Not being able to buy food

Why prices of food have become unaffordable in Pakistan despite it being an agriculture country is hard to understand.


Syed Mohammad Ali August 12, 2011
Not being able to buy food

The government’s inability to curb a predictable spike in food prices during the month of Ramazan is receiving much media attention and criticism. However, this recurrent trend is just the tip of the iceberg of a much larger problem of persistent food price volatility and overall food inflation.

According to prominent international NGO Oxfam, increasing food prices in Pakistan are forcing nearly 120 million to spend between 50 to 70 per cent of their household incomes just to buy food, and 36 per cent of our population has now become undernourished. This assessment was cited in Oxfam’s latest global survey, published last week, which includes Pakistan amongst the 21 nations facing a serious food crisis.

It is hard to dismiss such alarming statistics, since they only reinforce the gravity of the situation highlighted last year by a study conducted by Islamabad-based think tank Sustainable Policy Development Institute (SDPI), in partnership with the World Food Programme, which had warned that half of Pakistan’s population was threatened by food insecurity, and this was before floods had hit large parts of the country.

Food security in our country has been deteriorating since 2003. Food insecurity is deemed to be particularly severe in conflict-ridden Fata and Balochistan. Although it is difficult to present conclusive empirical proof, the SDPI has said that poverty and hunger fuel violence and insecurity.

This current food crisis has a global dimension, and it is indeed a shame that after decades of steady progress in the fight against hunger, the number of people without enough to eat may again exceed the one billion mark.

The current food crisis affecting African countries affected by drought or overly reliant on food imports is one thing, but why prices of food have become so unaffordable in a country like Pakistan despite it being an agriculture country is harder to understand.

Decision-makers in our country have been congratulating themselves for improving the lives of the rural population by increasing the support price of wheat, the staple food grain in the country.

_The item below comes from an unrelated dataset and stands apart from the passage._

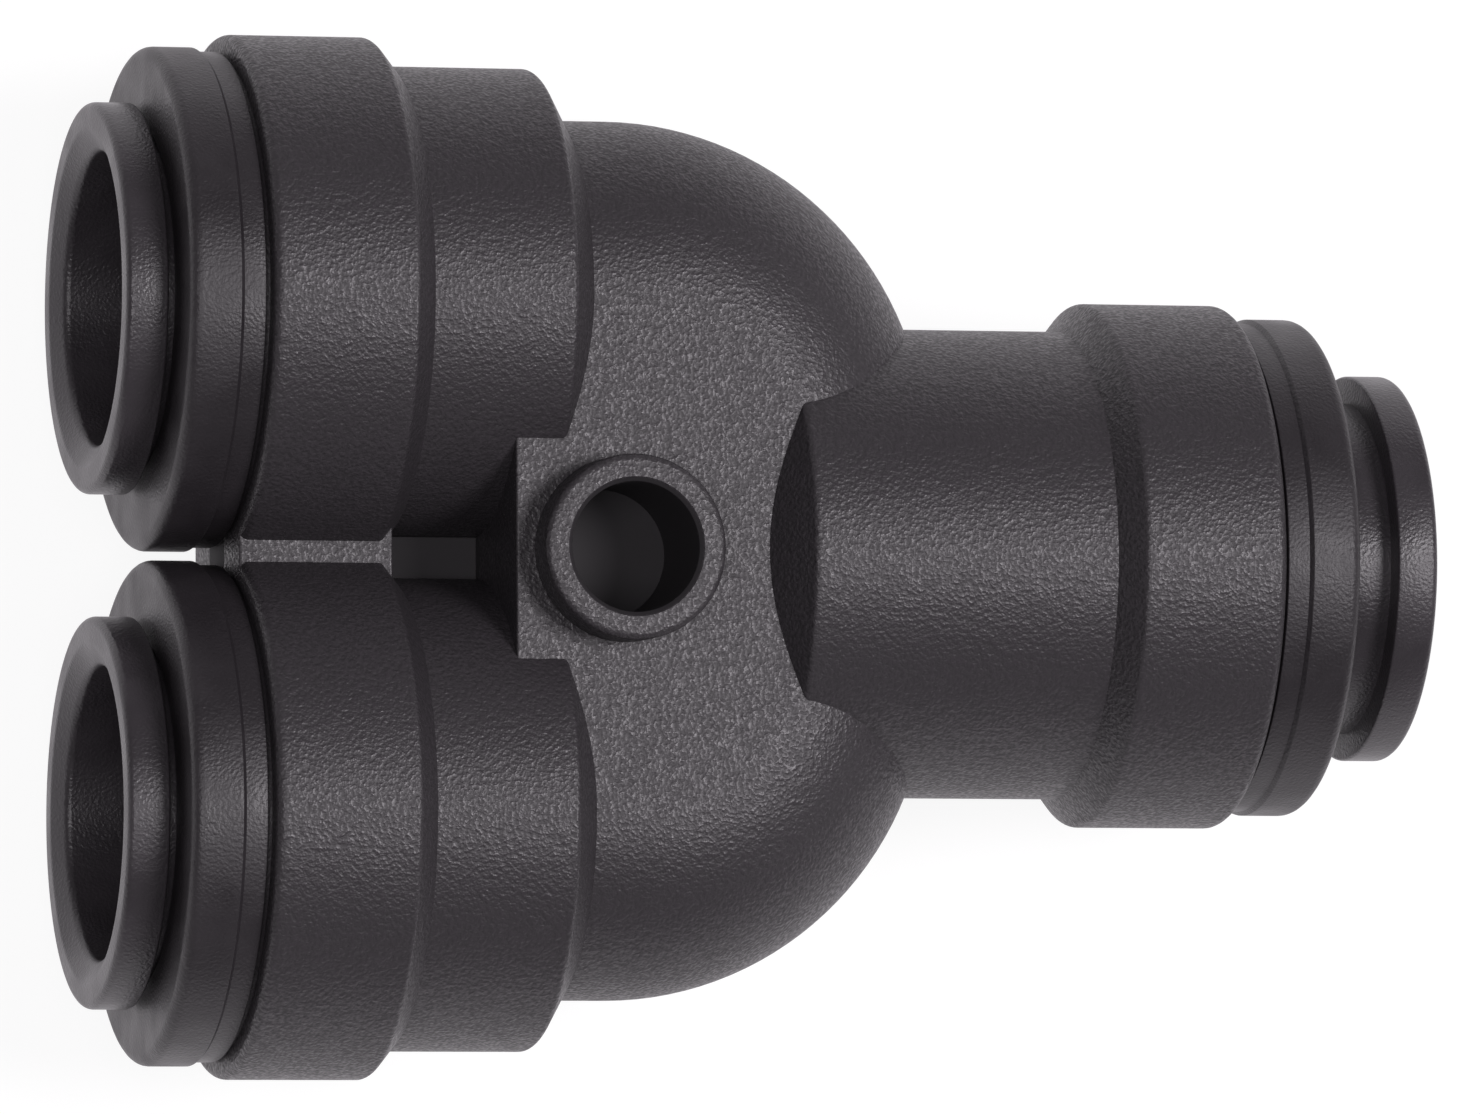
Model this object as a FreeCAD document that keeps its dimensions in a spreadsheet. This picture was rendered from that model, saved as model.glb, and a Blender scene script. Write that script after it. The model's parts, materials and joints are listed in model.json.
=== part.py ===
import FreeCAD, Part
import math
import os
import Sketcher

# Two-way divider for 12 mm push-in tubing, in millimetres.
# The stem port looks along +X and the two branch ports look along -X, side by side in Y.
# The port axes lie in the plane z = 0 and the origin is the middle of the part.

SIZES = {
    # where things are, measured from the axis of the mounting boss
    "boss_x": -6.99,            # the boss axis itself, from the middle of the part
    "branch_offset": 10.7,      # branch axes from the mid plane
    "branch_reach": 18.95,      # boss axis to the face of a branch end cap
    "stem_reach": 31.05,        # boss axis to the face of the stem end cap
    "bend_x": 1.02,             # boss axis to the centres of the two bends
    "tab_reach": 4.63,          # boss axis to the free edge of the plate
    # outside of a port, from its mouth inwards
    "mouth_radius": 11.05,
    "mouth_length": 6.05,
    "mouth_bevel": 0.25,
    "bevel_length": 0.97,
    "sleeve_radius": 9.86,
    "branch_sleeve_length": 6.03,
    "branch_shoulder_length": 1.24,
    "stem_sleeve_length": 12.94,
    "stem_shoulder_length": 2.03,
    # pipes, plate and ribs
    "pipe_radius": 7.72,
    "bend_radius": 6.1,
    "plate_dip": 0.03,          # crests of the pipes above the plate between them
    "rib_half": 4.12,
    "web_half": 0.65,
    "rib_depth": 2.6,           # how far rib and web run into the ports beside them
    "boss_radius": 3.85,
    "boss_height": 2.0,
    "boss_bevel": 0.2,
    "hole_radius": 2.7,
    "hole_depth": 6.0,
    "hole_bevel": 0.25,
    # inside of a port, from the face of its end cap inwards
    "seat_radius": 6.1,
    "seat_depth": 18.5,
    "seat_lead": 0.35,
    "passage_radius": 5.0,
    "spigot_radius": 9.3,
    "spigot_length": 5.0,
    "spigot_fit": 0.03,
    # end cap
    "cap_show": 3.4,            # what shows of the cap in front of the mouth
    "cap_radius": 10.5,
    "cap_ring_length": 2.1,
    "cap_rear_radius": 10.33,
    "cap_bevel": 0.3,
    "cap_lead": 0.25,
    "collet_clearance": 0.1,
    # collet, from the front of its flange inwards
    "flange_radius": 8.15,
    "flange_length": 1.76,
    "flange_bevel": 0.25,
    "lead_radius": 6.7,
    "lead_length": 0.45,
    "neck_radius": 7.0,
    "collet_length": 10.4,
    "head_radius": 7.9,
    "head_length": 2.0,
    "head_taper": 2.0,
    "head_clearance": 0.25,
    "finger_count": 8,
    "slot_start": 4.7,
    "slot_width": 0.9,
    # travel of a collet
    "travel": 2.2,
    "pressed_gap": 0.1,         # flange to end cap when it is pressed right in
    "branch_pressed": 1.88,     # how far the branch collets are pressed in
    "stem_pressed": 0.0,
    # grip teeth
    "tooth_place": 8.45,
    "tooth_root": 0.55,
    "tooth_root_radius": 6.9,
    "tooth_lean": 0.45,
    "tooth_tip_radius": 5.87,
    "tooth_gap": 1.7,           # gap between neighbouring teeth
    # sealing ring
    "ring_section": 1.15,       # radius of its section
    "ring_flats": 8,            # flats around its section
    "ring_inner_radius": 5.87,
    "ring_fit": 0.03,
    "ring_gap": 0.15,           # pressed collet to ring
}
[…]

The government is the biggest buyer of wheat in Pakistan and its procurement prices dominate pricing trends in local markets. The government has justified this price increase to not only incentivise high production targets, but to in turn ensure food security for the country. However, local food expert continue pointing out that food security is linked more to prices than availability.

Many poor people do not have enough food because of their low income levels, not because there is no food available in the marketplace. It is a mistake to think that this problem only affects the urban poor. Due to the highly inequitable distribution of land in rural areas, a substantial proportion of rural households also do not grow their own food, and thus depend on daily wages, non-agricultural incomes and remittances to make ends meet.

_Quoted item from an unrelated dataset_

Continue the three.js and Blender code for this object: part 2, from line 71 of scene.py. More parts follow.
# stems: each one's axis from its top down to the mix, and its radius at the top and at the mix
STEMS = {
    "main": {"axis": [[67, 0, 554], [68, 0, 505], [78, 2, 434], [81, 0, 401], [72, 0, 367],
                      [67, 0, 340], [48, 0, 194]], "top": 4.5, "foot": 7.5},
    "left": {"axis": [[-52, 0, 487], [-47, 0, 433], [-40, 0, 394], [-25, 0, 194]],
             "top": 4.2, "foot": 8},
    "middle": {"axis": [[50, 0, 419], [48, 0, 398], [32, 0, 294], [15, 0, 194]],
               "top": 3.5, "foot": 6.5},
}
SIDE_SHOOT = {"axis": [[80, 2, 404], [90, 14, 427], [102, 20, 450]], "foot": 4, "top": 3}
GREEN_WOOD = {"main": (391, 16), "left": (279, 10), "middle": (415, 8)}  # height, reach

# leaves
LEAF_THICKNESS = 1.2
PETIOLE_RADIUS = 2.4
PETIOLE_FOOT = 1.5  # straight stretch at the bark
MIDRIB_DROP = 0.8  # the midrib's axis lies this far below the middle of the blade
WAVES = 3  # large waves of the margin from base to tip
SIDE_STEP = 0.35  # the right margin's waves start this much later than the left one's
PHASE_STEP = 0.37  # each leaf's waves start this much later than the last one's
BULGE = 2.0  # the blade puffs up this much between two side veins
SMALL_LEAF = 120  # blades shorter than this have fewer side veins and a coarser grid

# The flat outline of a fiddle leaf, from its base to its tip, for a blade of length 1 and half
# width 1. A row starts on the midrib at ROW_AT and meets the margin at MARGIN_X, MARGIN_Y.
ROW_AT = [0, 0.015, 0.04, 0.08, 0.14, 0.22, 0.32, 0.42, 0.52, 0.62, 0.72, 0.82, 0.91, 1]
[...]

The gap between the incomes of the people and food prices across the country has now reached an alarming level, which will unfortunately not subside after the month of Ramazan is over. It is thus high time we took solid steps to tackle the underlying causes of poverty and growing inflation across the country, so as to reduce the widening gap between food prices and the ability of ordinary people to purchase it.

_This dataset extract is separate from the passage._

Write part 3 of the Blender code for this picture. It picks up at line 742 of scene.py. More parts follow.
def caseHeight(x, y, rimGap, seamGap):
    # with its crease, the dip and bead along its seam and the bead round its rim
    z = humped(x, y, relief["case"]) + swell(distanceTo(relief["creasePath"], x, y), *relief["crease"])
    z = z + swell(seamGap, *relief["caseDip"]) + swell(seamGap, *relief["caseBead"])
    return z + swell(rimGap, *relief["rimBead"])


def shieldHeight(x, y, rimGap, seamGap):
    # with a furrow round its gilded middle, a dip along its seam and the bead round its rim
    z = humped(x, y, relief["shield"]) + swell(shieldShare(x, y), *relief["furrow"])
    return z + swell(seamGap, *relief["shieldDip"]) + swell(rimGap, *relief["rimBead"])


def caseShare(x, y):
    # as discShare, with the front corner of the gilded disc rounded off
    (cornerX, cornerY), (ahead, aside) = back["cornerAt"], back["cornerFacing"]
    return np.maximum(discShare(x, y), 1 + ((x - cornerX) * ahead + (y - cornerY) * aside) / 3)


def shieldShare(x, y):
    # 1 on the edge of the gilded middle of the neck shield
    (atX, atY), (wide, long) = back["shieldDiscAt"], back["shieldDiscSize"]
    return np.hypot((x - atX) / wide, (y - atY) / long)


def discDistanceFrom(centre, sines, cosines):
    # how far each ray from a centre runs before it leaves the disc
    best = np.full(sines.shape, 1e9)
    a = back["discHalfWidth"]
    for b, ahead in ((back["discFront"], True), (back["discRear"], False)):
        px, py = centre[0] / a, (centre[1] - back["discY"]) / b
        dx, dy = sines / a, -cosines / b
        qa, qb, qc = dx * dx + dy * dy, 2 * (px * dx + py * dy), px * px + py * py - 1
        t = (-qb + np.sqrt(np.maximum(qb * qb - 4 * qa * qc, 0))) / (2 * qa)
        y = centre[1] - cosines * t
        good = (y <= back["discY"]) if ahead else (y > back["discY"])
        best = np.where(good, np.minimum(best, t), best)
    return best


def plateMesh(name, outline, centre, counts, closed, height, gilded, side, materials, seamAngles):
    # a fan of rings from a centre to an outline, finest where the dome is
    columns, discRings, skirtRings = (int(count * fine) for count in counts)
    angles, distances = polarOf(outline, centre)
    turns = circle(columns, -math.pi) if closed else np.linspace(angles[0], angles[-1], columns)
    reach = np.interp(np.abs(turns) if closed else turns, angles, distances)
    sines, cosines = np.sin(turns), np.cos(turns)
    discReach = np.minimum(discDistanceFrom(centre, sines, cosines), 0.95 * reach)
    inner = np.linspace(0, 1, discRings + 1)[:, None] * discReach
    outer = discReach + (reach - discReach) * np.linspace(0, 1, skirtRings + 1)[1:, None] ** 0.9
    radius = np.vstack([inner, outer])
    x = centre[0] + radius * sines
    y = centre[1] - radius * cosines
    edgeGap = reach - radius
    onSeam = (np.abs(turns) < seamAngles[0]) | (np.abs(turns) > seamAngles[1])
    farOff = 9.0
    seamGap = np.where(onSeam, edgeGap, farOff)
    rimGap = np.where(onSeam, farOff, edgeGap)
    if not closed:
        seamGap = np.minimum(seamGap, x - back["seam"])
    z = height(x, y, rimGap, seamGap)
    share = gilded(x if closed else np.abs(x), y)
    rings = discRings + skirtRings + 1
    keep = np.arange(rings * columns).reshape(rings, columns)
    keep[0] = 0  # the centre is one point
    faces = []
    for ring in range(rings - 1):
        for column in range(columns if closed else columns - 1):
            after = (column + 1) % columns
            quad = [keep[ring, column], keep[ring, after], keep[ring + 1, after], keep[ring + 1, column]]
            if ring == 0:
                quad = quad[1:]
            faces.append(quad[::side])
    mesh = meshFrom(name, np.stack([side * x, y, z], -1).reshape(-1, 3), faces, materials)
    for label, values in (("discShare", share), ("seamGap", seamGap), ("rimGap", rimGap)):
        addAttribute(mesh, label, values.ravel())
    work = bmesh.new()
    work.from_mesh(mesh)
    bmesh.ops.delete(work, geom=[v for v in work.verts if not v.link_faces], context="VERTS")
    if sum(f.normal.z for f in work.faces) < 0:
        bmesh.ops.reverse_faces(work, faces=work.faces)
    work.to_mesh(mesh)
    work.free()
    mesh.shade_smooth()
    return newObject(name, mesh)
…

Published in The Express Tribune, August 13th, 2011.

COMMENTS (9)

ssk | 13 years ago | Reply

So, what is the solution? Whether just in Pakistan or at the global level, people are suffering due to a system of economics that creates a vicious cycle of poverty and loss of empowerment on the one hand and concentration of money and power in fewer and fewer people on the other hand. Should we just sit, write columns and complain?

Amjad | 13 years ago | Reply

Why do folks in Pakistan think they live in a vaccum. Look at the tens of thousands of Israelis demonstrating against high food prices. Look at all the Arabs demonstrating and toppling dictators over food and basic rights. Look at how food prices threaten the growth of China and how Indians are crying in public over high food prices. Look at how millions are starving in the Horn of Africa. This is a global problem.